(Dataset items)

..........

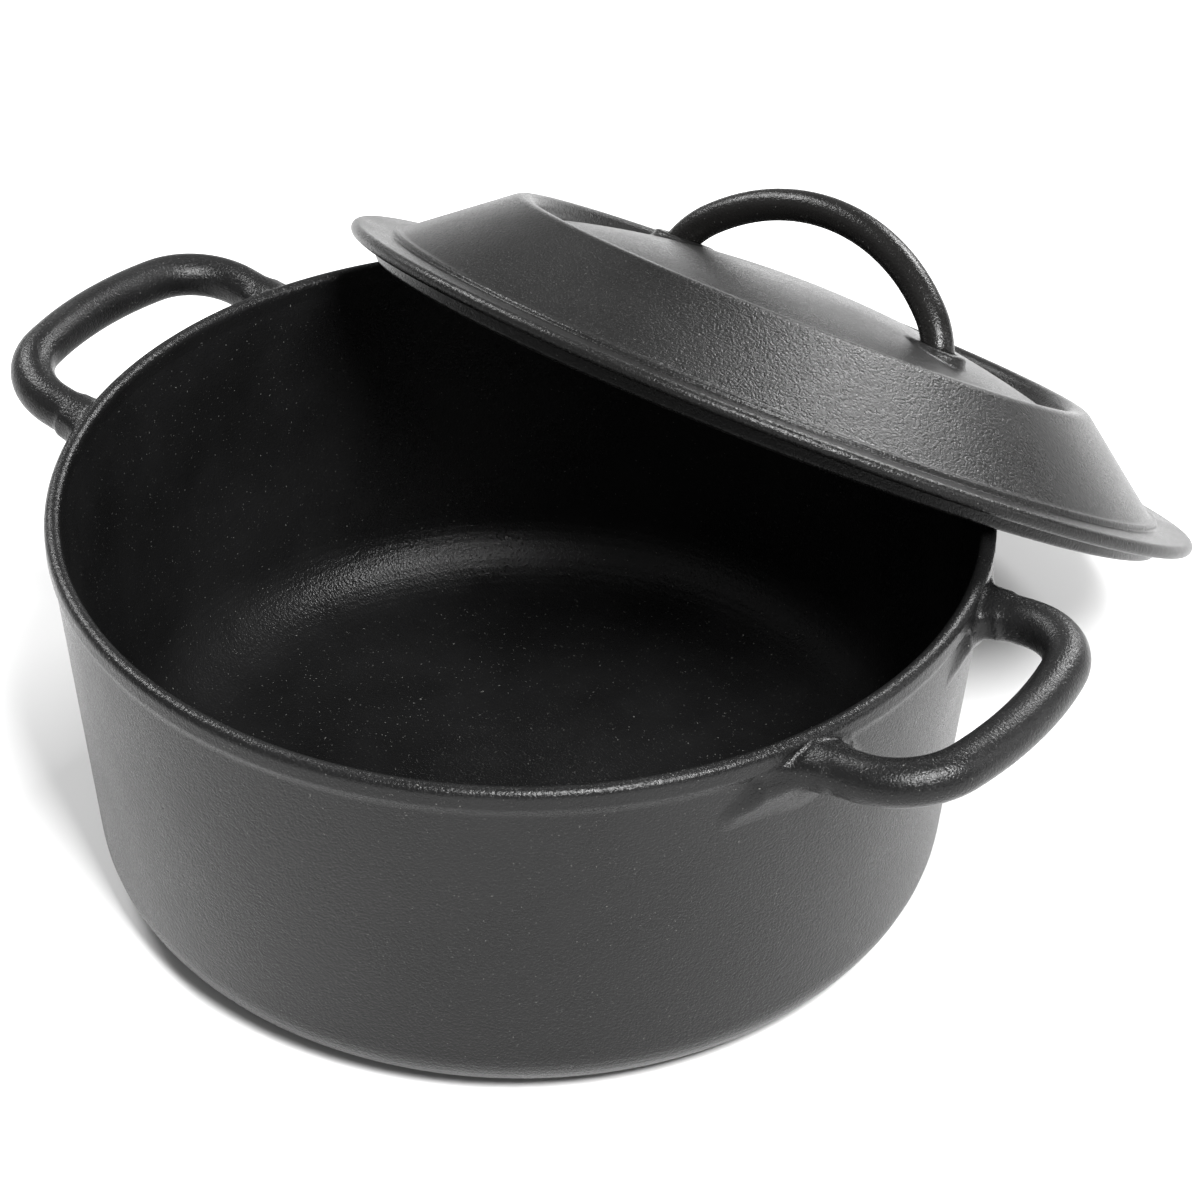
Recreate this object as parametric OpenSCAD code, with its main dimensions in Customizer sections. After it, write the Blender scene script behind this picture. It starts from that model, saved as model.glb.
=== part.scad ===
// Cast iron dutch oven: a round pot with two loop handles, and a domed lid with an arched handle.
// Millimetres, +Z up. The origin is the centre of the pot's flat base, on the surface it stands on.
// The loop handles lie along X. The lid leans off the back of the rim (+Y), resting on it at
// three places: twice under its locating lip and once under its dome.

/* [Pot] */
// Inner diameter at the mouth
mouth_d = 260; // [240:1:280]
// Height from the base to the top of the rim
pot_h = 118.5; // [105:0.5:130]
// Thickness of the wall
wall_t = 3.8; // [3:0.1:4.4]
// Thickness of the floor
floor_t = 5; // [4:0.5:8]
// Lean of the wall from upright, in degrees
draft = 4.5; // [2:0.5:7]
// Outer radius where the wall turns into the base
base_r = 18; // [10:1:24]
// Inner radius where the wall turns into the floor
cove_r = 24; // [12:1:30]

/* [Rim] */
// Width of the rounded rim
rim_w = 4.7; // [4.5:0.1:6]
// Height of the thicker band under the rim
rim_band_h = 6; // [4:0.5:9]
// Step from the band down to the wall, on the outside
rim_step = 1.2; // [0.4:0.1:2]

/* [Loop handles] */
// Diameter of the bar
bar_d = 13.2; // [11:0.2:15]
// Distance from the pot's axis to the bar's centre at its furthest point
bar_reach = 166.3; // [160:0.5:180]
// Half the distance between the two legs, centre to centre
leg_y = 42; // [36:0.5:48]
// Radius of the bar's centreline along the grip
grip_r = 115; // [90:1:160]
// Radius of the bar's centreline at the corners
corner_r = 22; // [16:0.5:28]
// Upward slope of the handle away from the pot, in degrees
handle_rise = 8; // [0:0.5:12]
// Radius of the fillet outside each leg, where the web meets the rim
web_out_r = 14; // [8:0.5:18]
// Radius of the fillet inside each leg
web_in_r = 5; // [3:0.5:8]
// Thickness of the web
web_t = 8.5; // [6:0.5:11]
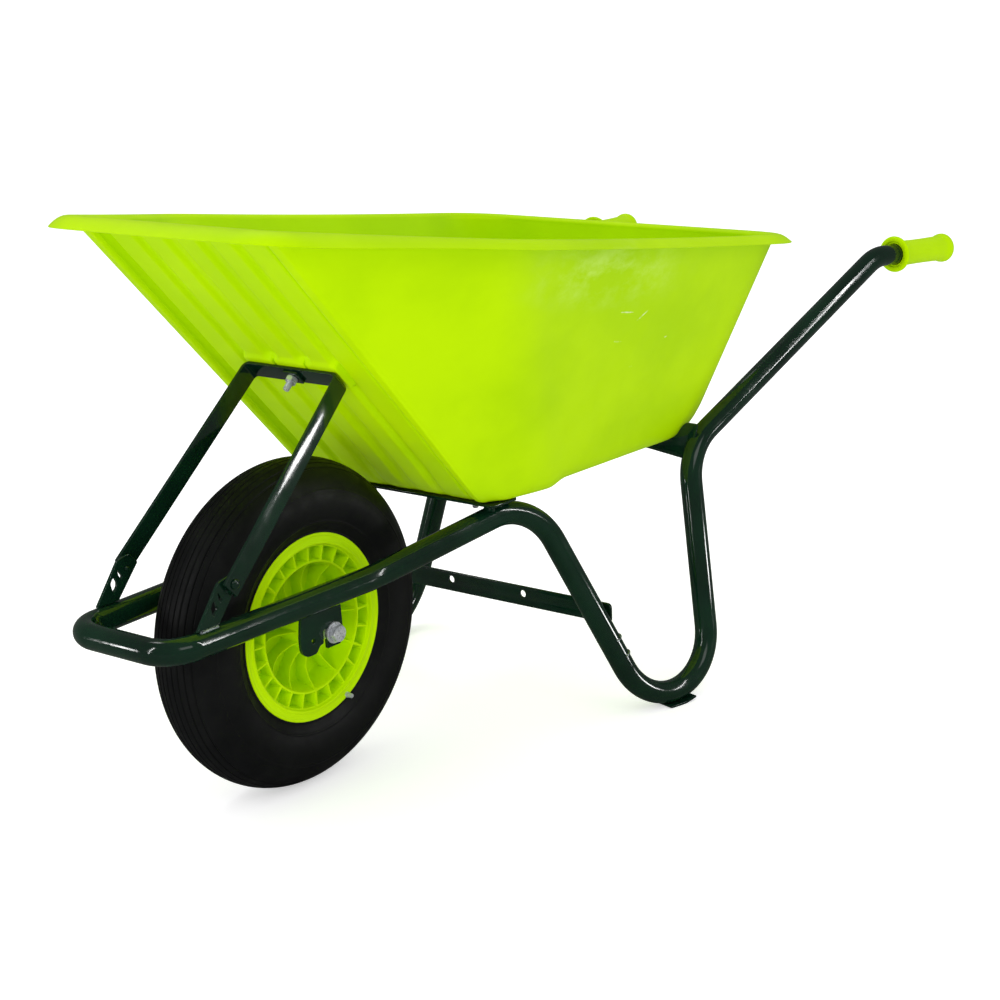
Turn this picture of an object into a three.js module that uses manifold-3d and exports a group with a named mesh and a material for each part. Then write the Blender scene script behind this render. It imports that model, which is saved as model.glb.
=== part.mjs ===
// A single-wheel barrow: a moulded tray on a bent-tube frame, with two legs, two grips and a pneumatic wheel.
// Millimetres. +X runs from the nose to the handles, +Y to the operator's right, +Z up.
// Parts are placed with the axle above x = 0, and the whole is then centred on its length.
import * as THREE from "three";
import { mergeVertices } from "three/addons/utils/BufferGeometryUtils.js";
import Module from "manifold-3d";

const wasm = await Module();
wasm.setup();

// ---- Driving dimensions ----
const TUBE_R = 15; // frame tube, 30 mm outside
const TUBE_WALL = 2;
const GAP = 0.3; // between pieces that touch

const WHEEL_R = 200;
const TYRE_HALF_WIDTH = 48;
const RIM_R = 115;
const BEAD_SEAT_R = 101;
const AXLE_Z = WHEEL_R;

// Corners of the frame tube's centre line on one side, before bending: x, distance from the middle, z.
const NOSE = [-261, 77, 250];
const KNEE = [57, 87, 256];
const CREST = [302, 136, 302];
const GROUND = [487, 314, -216.3];
const SHOULDER = [571, 200, 317];
const WRIST = [983, 263.5, 526];
const TIP = [1158.5, 290.6, 519.6];
const NOSE_BEND = 36;
const KNEE_BEND = 150;
const CREST_BEND = 80;
const GROUND_BEND = 79;
const SHOULDER_BEND = 85;
const WRIST_BEND = 75;

const GRIP_LENGTH = 133;
const GRIP_R = 18;
const GRIP_END_WALL = 5;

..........

*Description of the task*. Extract the data in full. Keep it word for word.

*Answer below*.
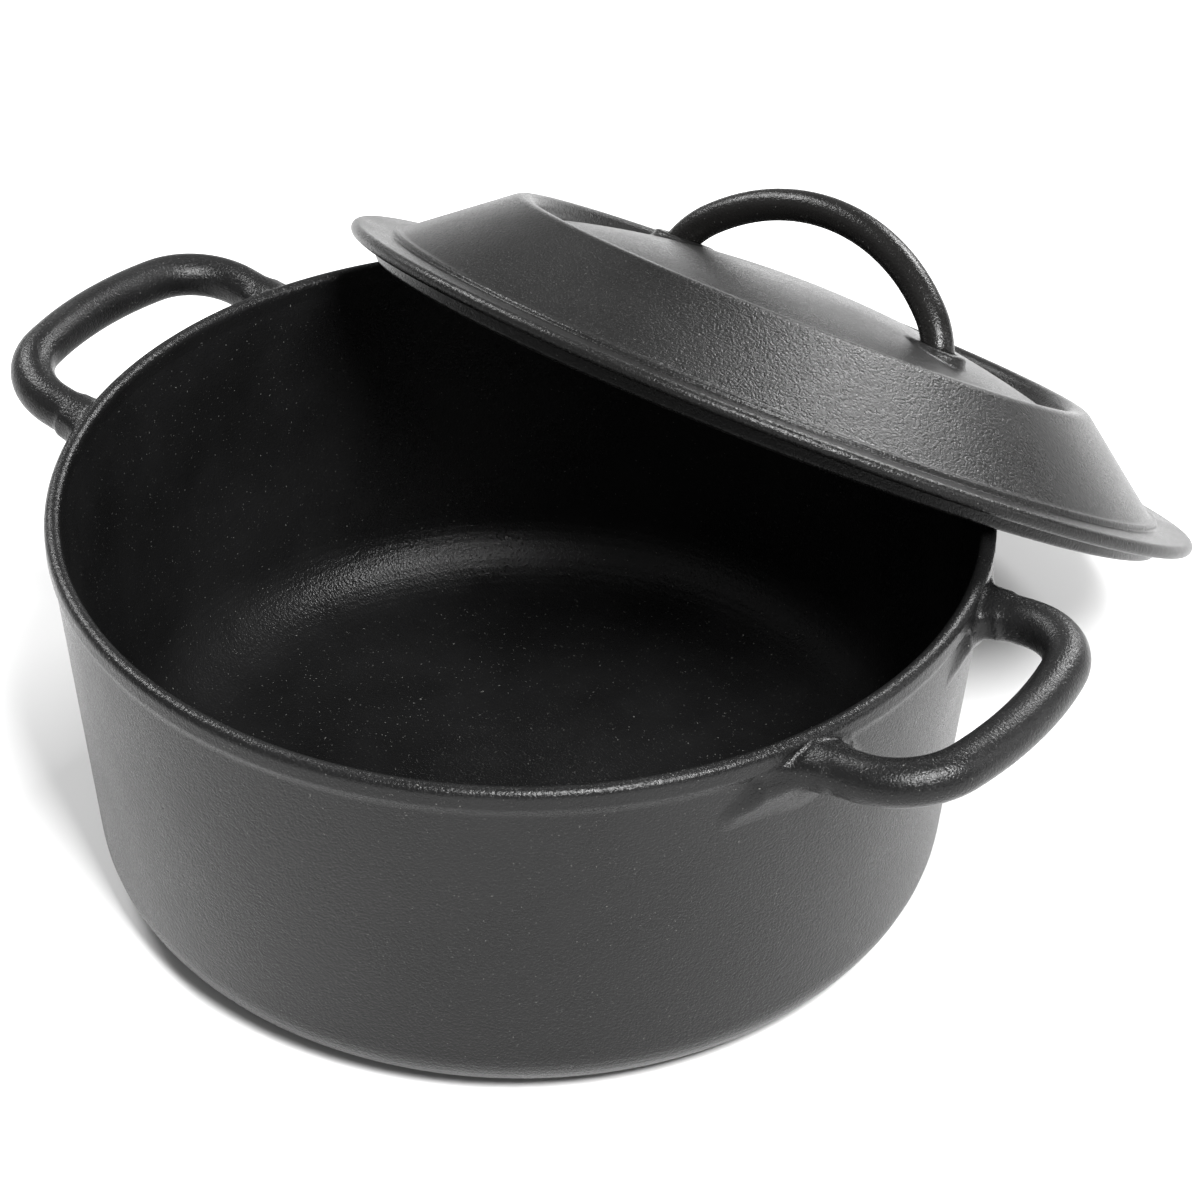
Recreate this object as parametric OpenSCAD code, with its main dimensions in Customizer sections. After it, write the Blender scene script behind this picture. It starts from that model, saved as model.glb.
=== part.scad ===
// Cast iron dutch oven: a round pot with two loop handles, and a domed lid with an arched handle.
// Millimetres, +Z up. The origin is the centre of the pot's flat base, on the surface it stands on.
// The loop handles lie along X. The lid leans off the back of the rim (+Y), resting on it at
// three places: twice under its locating lip and once under its dome.

/* [Pot] */
// Inner diameter at the mouth
mouth_d = 260; // [240:1:280]
// Height from the base to the top of the rim
pot_h = 118.5; // [105:0.5:130]
// Thickness of the wall
wall_t = 3.8; // [3:0.1:4.4]
// Thickness of the floor
floor_t = 5; // [4:0.5:8]
// Lean of the wall from upright, in degrees
draft = 4.5; // [2:0.5:7]
// Outer radius where the wall turns into the base
base_r = 18; // [10:1:24]
// Inner radius where the wall turns into the floor
cove_r = 24; // [12:1:30]

/* [Rim] */
// Width of the rounded rim
rim_w = 4.7; // [4.5:0.1:6]
// Height of the thicker band under the rim
rim_band_h = 6; // [4:0.5:9]
// Step from the band down to the wall, on the outside
rim_step = 1.2; // [0.4:0.1:2]

/* [Loop handles] */
// Diameter of the bar
bar_d = 13.2; // [11:0.2:15]
// Distance from the pot's axis to the bar's centre at its furthest point
bar_reach = 166.3; // [160:0.5:180]
// Half the distance between the two legs, centre to centre
leg_y = 42; // [36:0.5:48]
// Radius of the bar's centreline along the grip
grip_r = 115; // [90:1:160]
// Radius of the bar's centreline at the corners
corner_r = 22; // [16:0.5:28]
// Upward slope of the handle away from the pot, in degrees
handle_rise = 8; // [0:0.5:12]
// Radius of the fillet outside each leg, where the web meets the rim
web_out_r = 14; // [8:0.5:18]
// Radius of the fillet inside each leg
web_in_r = 5; // [3:0.5:8]
// Thickness of the web
web_t = 8.5; // [6:0.5:11]
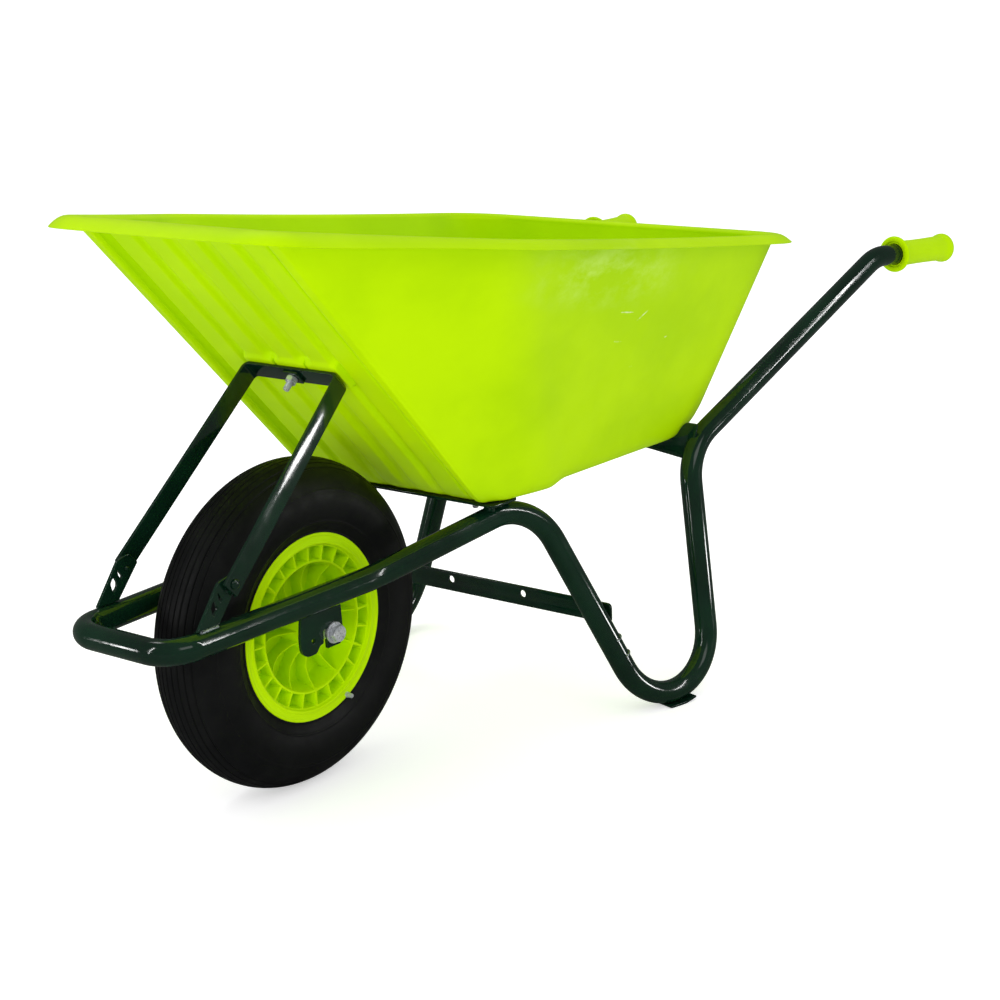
Turn this picture of an object into a three.js module that uses manifold-3d and exports a group with a named mesh and a material for each part. Then write the Blender scene script behind this render. It imports that model, which is saved as model.glb.
=== part.mjs ===
// A single-wheel barrow: a moulded tray on a bent-tube frame, with two legs, two grips and a pneumatic wheel.
// Millimetres. +X runs from the nose to the handles, +Y to the operator's right, +Z up.
// Parts are placed with the axle above x = 0, and the whole is then centred on its length.
import * as THREE from "three";
import { mergeVertices } from "three/addons/utils/BufferGeometryUtils.js";
import Module from "manifold-3d";

const wasm = await Module();
wasm.setup();

// ---- Driving dimensions ----
const TUBE_R = 15; // frame tube, 30 mm outside
const TUBE_WALL = 2;
const GAP = 0.3; // between pieces that touch

const WHEEL_R = 200;
const TYRE_HALF_WIDTH = 48;
const RIM_R = 115;
const BEAD_SEAT_R = 101;
const AXLE_Z = WHEEL_R;

// Corners of the frame tube's centre line on one side, before bending: x, distance from the middle, z.
const NOSE = [-261, 77, 250];
const KNEE = [57, 87, 256];
const CREST = [302, 136, 302];
const GROUND = [487, 314, -216.3];
const SHOULDER = [571, 200, 317];
const WRIST = [983, 263.5, 526];
const TIP = [1158.5, 290.6, 519.6];
const NOSE_BEND = 36;
const KNEE_BEND = 150;
const CREST_BEND = 80;
const GROUND_BEND = 79;
const SHOULDER_BEND = 85;
const WRIST_BEND = 75;

const GRIP_LENGTH = 133;
const GRIP_R = 18;
const GRIP_END_WALL = 5;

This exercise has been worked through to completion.